Growing up I don’t remember eating mangoes. In fact I doubt if I ate a mango before I was 20 years old. I’d go so far as to venture that I did not eat a mango until after graduating from Indiana University. This amazing fruit just wasn’t commonly available in the town of Lexington, Virginia where I grew up. It’s not that we lacked fruit in our home. We always had apples, bananas, oranges, grapes, blueberries, raspberries, etc. Kiwis were as exotic as it got. I remember one of my favorite t-shirts as a kid had a gigantic sliced kiwi on the front that accentuated my chubby belly. Living in Taiwan during mango season, it’s so easy to get fresh mangoes at our local fruit store and order mango smoothies with freshly cut mangoes at the nearby drink stand. It blows my mind knowing that mangoes alone have hundreds of different types of cultivars and there’s not only one kind of mango out there.

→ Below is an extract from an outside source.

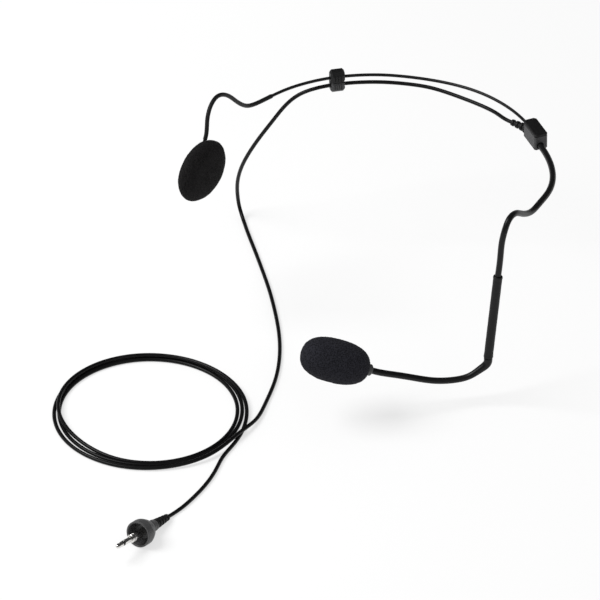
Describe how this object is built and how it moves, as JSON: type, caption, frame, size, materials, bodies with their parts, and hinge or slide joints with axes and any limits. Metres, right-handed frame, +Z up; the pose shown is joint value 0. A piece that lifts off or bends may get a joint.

Our favorite type of mango happens to be the 愛文芒果 Irwin Mango, which was surprisingly first cultivated in Florida by F.D. Irwin in the early 1940s. A cross between the Lippens and Haden cultivars, the Irwin, in my opinion is the perfect mango. It has that lovely mango shape (there’s no other way to describe it), and the color of the skin changes between bright orange, darkened red, and sometimes a spot of yellow. When we pick them at the fruit stand, we always make sure to choose one that happens to be leaking a bit of syrup from its end. This sign indicates that it is ready to be sliced and eaten. The taste is not overly sweet with a slight bitterness. Irwins grow quite well in Taiwan, especially in the South around Tainan.

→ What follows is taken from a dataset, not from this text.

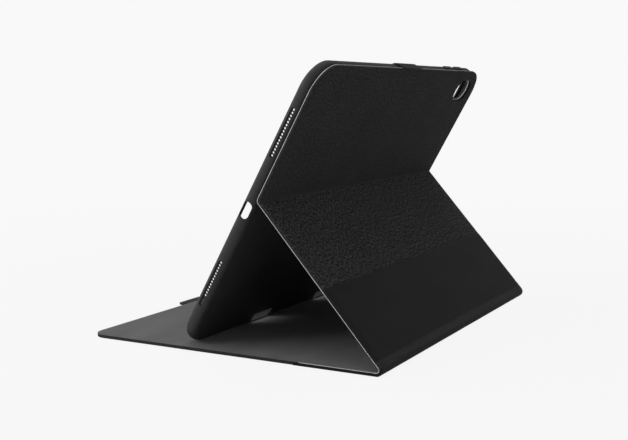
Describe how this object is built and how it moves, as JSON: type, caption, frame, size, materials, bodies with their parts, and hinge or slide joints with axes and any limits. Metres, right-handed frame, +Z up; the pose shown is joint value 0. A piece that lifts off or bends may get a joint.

Regardless of the type of mango that one chooses, the true joy in eating mangoes comes when you place a freshly sliced piece on the tip of your tongue, right? I would say “yes;” however, there’s something that needs to happen prior to eating a mango. You need to take a knife to peel and flesh and cut and peel the mango. Taking this step into account, I would go so far as to say that cutting and peeling the mango now gives me as much joy as actually eating the mango itself.

Be careful to avoid the gigantic seed at the center of the mango

My wife, Mayumi, loves mangoes as well. When we moved to Taiwan, we were both pleasantly surprised at how delicious and readily available mangoes were during certain seasons. In Japan, mangoes (and other fruits) are notoriously expensive. When we first bought mangoes here for our kitchen, it was a relatively new experience for both of us. We were both novices in the area of subtropical fruit care in the kitchen. This has changed since moving to Taipei.

When you get married, no one tells you how the two of you will share your responsibilities in the house. There’s no single correct guide or manual for all of the things that need to happen to make a household cooperation, or “married couples’ cooperation” (as my wife puts it) successful. We learn from doing. We learn from being together. We learn from communication and correcting the mistakes that happen along the way. We learn to express our needs. We make whatever works in our household work for us.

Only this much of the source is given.